CAD and scene scripts
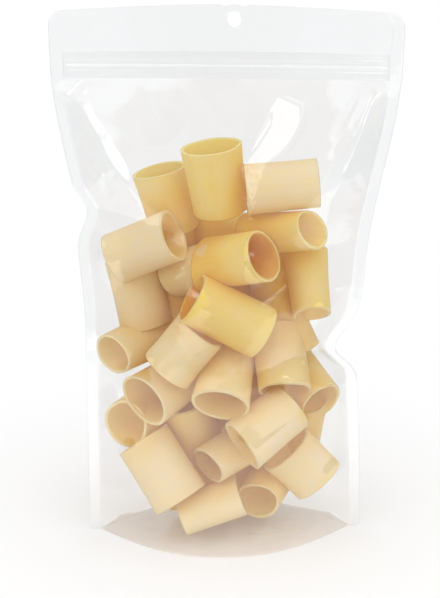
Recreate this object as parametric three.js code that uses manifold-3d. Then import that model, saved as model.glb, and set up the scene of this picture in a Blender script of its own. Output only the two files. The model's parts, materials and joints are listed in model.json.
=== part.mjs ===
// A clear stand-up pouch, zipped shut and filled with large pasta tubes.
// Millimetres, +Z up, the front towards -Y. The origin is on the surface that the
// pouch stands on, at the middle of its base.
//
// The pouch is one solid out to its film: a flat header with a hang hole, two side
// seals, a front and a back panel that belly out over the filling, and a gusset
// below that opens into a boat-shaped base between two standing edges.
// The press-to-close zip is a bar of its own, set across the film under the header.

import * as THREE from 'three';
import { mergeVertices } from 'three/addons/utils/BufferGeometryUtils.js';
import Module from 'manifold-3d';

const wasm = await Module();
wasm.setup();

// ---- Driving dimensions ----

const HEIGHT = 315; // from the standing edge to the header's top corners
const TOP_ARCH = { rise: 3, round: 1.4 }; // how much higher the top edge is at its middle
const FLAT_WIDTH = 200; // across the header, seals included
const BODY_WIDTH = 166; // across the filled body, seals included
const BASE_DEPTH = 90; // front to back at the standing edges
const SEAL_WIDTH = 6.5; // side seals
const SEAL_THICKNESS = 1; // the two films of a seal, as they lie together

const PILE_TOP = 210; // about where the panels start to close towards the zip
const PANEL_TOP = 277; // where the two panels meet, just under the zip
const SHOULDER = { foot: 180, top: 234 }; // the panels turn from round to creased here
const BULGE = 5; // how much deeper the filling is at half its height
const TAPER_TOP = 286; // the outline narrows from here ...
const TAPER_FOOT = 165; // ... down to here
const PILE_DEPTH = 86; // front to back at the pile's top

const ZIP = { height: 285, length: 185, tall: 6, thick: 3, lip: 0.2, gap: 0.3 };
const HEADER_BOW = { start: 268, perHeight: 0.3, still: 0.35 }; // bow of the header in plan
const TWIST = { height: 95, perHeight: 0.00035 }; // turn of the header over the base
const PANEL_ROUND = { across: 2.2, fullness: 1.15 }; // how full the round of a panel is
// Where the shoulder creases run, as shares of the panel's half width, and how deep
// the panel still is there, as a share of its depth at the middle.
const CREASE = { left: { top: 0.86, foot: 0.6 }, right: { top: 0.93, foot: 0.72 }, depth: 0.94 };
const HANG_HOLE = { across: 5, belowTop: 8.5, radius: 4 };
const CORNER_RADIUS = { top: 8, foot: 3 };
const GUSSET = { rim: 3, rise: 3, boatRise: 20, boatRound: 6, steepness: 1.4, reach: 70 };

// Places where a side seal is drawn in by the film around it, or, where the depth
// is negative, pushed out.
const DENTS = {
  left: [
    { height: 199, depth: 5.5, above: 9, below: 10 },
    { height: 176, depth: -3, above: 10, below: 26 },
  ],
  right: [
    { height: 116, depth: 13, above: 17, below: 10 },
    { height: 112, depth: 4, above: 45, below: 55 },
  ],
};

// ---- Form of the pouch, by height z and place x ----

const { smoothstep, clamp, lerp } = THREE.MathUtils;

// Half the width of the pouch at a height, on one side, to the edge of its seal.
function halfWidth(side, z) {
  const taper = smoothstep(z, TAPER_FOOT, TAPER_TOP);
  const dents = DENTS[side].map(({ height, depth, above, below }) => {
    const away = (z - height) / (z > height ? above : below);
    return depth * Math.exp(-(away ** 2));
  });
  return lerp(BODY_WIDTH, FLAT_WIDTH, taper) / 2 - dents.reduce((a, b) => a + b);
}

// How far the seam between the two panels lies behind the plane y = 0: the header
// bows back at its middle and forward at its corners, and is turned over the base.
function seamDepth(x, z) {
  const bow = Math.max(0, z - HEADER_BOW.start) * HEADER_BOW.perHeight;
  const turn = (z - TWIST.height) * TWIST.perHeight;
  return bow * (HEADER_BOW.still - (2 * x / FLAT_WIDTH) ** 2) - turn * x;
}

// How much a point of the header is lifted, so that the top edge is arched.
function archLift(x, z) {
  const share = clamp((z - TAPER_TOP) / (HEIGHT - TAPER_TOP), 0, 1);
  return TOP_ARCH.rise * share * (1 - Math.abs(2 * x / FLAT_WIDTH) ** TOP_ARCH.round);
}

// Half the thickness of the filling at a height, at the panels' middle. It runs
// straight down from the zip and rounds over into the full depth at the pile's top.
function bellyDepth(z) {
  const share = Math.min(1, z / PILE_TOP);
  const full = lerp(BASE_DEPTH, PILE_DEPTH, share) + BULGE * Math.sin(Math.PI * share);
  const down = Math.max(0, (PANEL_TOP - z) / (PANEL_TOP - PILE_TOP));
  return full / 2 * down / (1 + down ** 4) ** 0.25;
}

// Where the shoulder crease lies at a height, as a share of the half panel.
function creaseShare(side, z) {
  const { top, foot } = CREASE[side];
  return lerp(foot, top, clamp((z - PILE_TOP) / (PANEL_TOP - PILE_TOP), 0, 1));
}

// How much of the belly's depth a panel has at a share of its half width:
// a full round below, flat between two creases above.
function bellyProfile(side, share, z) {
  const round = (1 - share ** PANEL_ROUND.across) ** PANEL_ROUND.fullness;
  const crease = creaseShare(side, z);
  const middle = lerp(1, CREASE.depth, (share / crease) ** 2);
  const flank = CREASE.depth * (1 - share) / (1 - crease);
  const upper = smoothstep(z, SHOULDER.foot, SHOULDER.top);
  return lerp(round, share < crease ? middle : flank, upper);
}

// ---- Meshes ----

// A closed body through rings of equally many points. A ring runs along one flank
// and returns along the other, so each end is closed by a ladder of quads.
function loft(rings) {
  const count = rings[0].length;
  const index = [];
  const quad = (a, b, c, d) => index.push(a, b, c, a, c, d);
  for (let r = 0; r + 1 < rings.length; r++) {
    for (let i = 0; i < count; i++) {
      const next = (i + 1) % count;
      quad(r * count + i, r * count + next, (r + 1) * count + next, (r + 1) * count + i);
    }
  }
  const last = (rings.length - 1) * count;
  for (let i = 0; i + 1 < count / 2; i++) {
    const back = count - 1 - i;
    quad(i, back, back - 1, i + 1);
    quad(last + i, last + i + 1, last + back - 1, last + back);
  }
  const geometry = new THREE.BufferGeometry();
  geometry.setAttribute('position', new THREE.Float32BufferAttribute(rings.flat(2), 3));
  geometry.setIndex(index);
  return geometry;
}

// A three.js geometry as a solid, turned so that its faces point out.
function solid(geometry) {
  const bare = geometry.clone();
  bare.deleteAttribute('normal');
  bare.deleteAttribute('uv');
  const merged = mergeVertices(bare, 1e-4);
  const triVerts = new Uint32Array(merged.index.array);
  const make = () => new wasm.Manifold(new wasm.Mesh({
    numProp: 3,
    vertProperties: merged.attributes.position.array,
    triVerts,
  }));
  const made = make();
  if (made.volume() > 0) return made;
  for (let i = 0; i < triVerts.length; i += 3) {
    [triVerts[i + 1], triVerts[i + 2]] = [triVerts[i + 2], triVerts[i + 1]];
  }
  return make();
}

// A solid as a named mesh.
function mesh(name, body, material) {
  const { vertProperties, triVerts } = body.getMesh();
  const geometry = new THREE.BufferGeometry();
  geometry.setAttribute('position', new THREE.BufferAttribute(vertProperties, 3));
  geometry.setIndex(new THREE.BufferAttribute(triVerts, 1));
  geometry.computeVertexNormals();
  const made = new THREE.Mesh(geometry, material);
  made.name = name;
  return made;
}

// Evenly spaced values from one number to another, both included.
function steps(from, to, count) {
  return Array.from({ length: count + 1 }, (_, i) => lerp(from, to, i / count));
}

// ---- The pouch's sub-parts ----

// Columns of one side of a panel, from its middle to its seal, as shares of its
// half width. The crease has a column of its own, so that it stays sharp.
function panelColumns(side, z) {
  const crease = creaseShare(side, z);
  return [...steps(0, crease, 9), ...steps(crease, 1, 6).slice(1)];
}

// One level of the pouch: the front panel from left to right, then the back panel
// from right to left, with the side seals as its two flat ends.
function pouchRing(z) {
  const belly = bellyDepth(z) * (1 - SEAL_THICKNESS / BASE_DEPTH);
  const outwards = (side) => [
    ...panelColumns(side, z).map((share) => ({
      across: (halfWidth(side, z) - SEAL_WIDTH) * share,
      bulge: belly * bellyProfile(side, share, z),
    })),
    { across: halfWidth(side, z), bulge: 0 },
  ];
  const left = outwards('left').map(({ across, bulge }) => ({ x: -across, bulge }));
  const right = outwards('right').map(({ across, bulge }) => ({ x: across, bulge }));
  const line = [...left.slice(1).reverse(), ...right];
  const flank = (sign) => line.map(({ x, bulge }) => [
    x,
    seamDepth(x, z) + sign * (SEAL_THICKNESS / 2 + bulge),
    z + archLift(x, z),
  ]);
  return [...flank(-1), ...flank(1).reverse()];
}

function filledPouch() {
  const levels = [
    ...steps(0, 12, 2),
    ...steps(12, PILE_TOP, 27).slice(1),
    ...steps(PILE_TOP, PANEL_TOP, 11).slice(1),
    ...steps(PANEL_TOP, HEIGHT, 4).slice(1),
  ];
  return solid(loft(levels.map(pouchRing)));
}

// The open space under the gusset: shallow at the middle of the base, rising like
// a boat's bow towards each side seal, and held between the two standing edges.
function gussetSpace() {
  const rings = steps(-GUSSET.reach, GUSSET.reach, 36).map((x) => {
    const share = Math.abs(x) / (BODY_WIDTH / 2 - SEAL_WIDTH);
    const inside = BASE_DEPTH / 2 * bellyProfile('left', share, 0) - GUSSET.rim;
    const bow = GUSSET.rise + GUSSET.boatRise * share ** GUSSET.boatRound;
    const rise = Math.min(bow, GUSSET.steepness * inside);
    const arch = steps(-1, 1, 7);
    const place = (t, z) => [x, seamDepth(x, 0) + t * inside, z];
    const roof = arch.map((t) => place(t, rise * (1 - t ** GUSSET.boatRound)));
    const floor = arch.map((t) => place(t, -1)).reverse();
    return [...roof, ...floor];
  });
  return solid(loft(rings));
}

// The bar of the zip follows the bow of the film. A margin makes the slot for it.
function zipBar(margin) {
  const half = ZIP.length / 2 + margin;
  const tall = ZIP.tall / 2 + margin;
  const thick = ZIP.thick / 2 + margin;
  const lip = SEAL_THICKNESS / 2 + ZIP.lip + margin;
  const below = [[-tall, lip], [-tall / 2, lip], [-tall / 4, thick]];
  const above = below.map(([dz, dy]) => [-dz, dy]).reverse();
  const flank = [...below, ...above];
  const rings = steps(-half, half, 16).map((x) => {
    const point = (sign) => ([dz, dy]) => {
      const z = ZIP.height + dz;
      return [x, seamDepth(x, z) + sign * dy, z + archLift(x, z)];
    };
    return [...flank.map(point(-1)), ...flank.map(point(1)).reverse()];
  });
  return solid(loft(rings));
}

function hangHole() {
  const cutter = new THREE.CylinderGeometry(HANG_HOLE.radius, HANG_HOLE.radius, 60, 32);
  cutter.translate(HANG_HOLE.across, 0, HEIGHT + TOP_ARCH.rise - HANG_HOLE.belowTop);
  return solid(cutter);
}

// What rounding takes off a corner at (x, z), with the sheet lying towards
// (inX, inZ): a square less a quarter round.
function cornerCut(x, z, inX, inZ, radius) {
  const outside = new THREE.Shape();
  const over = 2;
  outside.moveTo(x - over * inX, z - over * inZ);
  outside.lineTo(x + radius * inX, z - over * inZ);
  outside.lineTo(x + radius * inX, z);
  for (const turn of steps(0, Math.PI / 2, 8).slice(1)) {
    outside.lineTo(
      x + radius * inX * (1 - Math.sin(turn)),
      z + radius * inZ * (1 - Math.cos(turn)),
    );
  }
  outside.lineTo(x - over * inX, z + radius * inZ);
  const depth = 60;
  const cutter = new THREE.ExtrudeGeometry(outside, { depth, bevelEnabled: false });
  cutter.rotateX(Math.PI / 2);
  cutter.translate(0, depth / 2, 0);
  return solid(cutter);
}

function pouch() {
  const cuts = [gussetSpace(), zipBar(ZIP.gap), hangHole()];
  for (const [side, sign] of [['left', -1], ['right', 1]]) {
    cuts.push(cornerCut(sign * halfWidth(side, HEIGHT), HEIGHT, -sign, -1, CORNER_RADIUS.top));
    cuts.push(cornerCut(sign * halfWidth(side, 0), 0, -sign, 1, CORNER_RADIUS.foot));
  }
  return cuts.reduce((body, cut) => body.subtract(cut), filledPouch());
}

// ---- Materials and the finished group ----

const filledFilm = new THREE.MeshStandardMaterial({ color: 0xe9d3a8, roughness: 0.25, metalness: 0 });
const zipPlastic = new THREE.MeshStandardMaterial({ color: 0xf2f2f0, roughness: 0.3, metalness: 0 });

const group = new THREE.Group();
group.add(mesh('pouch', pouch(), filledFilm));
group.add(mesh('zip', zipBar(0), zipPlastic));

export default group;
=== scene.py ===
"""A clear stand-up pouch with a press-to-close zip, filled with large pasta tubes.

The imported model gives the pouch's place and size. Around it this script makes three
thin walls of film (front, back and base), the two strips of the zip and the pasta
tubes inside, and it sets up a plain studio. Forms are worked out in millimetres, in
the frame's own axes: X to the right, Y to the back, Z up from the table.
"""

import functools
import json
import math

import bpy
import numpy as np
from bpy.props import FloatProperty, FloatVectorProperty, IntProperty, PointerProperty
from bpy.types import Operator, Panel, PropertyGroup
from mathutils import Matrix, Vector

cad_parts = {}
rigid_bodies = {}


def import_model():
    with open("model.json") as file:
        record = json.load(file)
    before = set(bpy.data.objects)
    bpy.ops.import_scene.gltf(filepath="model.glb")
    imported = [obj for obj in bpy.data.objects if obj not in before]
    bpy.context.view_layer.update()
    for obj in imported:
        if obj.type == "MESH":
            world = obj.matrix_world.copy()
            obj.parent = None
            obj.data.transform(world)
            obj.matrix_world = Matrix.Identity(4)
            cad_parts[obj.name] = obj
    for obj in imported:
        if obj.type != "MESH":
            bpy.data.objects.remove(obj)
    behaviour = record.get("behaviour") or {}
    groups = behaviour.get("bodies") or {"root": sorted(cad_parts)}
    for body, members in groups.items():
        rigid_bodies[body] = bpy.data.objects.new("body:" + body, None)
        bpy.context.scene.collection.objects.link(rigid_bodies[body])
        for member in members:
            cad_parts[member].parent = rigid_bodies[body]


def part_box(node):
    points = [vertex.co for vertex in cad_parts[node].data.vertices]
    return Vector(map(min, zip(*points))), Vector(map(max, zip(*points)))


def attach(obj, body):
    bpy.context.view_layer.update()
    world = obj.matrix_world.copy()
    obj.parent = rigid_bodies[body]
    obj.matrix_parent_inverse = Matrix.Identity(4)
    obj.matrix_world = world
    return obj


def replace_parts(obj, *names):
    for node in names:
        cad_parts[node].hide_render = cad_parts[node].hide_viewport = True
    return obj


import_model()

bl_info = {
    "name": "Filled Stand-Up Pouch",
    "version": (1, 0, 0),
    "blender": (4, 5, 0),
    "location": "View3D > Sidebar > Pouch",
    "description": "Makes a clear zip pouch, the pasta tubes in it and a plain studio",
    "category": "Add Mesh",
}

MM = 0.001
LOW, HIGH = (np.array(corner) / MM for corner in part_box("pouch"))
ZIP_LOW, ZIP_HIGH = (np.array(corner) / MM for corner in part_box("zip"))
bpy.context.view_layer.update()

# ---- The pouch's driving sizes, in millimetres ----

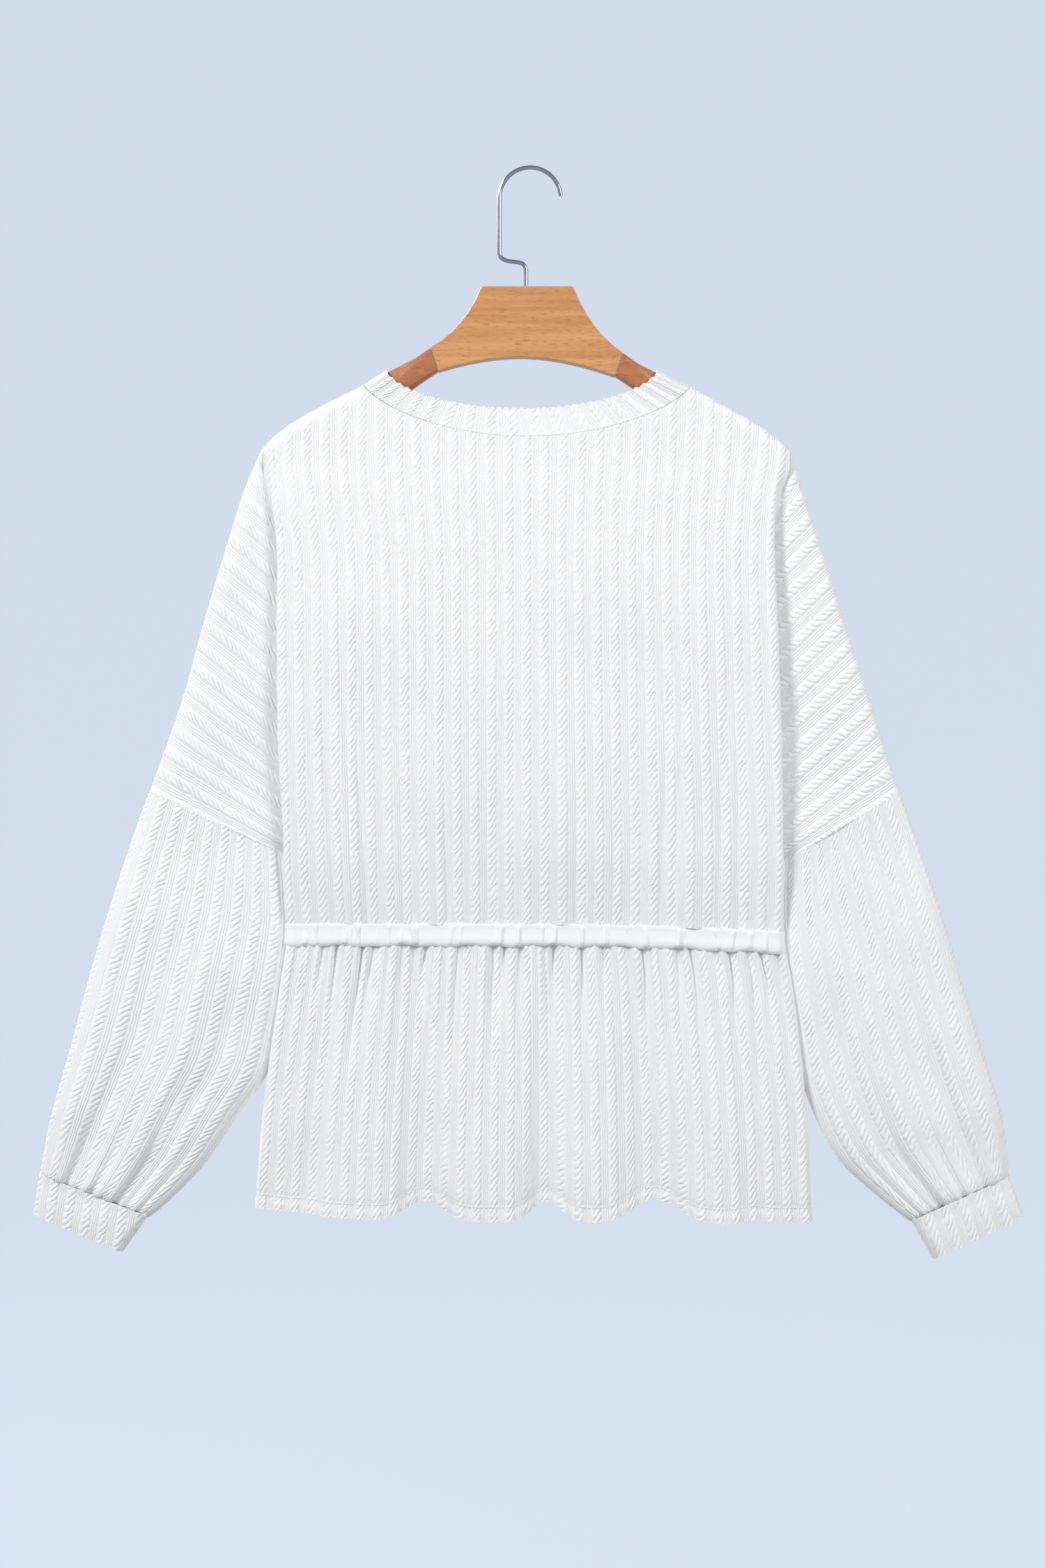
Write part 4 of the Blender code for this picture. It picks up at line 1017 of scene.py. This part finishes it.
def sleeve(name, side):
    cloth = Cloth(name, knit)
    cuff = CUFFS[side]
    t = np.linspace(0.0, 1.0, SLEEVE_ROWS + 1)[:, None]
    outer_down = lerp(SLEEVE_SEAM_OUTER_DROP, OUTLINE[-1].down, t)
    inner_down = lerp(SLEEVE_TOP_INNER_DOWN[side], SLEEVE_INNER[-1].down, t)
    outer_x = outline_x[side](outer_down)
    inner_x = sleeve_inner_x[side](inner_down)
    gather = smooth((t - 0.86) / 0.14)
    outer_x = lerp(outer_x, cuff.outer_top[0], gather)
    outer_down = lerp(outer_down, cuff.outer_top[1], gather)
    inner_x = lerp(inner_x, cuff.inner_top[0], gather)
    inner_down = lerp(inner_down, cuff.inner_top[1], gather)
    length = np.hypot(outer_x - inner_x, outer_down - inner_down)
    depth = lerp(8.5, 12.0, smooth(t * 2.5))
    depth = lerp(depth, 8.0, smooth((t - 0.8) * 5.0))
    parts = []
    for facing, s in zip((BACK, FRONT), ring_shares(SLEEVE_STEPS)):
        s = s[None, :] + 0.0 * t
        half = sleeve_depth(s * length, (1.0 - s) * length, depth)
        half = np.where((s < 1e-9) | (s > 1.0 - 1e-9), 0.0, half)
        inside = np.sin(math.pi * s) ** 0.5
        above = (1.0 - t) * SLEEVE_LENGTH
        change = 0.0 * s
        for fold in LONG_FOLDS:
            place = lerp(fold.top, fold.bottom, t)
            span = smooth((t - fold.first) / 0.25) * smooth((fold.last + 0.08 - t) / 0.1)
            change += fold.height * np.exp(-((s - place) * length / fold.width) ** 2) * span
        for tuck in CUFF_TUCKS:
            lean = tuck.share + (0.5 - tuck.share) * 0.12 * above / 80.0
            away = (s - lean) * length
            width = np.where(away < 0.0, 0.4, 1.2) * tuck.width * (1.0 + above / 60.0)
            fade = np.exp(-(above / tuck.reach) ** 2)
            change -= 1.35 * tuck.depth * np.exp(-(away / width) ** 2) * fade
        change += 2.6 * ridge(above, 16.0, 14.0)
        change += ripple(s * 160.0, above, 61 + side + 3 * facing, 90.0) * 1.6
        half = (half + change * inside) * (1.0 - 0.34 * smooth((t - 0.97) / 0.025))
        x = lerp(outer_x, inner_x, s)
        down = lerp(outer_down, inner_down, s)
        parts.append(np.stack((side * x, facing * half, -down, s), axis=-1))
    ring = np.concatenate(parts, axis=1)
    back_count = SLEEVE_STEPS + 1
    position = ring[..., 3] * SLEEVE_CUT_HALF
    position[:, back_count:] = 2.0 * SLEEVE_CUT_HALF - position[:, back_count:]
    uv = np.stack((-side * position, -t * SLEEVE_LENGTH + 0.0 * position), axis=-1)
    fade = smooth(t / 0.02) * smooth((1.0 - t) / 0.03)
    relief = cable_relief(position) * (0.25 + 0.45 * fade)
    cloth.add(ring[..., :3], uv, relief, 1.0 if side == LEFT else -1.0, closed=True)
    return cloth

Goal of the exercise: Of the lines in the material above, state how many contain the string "None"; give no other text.

Solution for this task: 4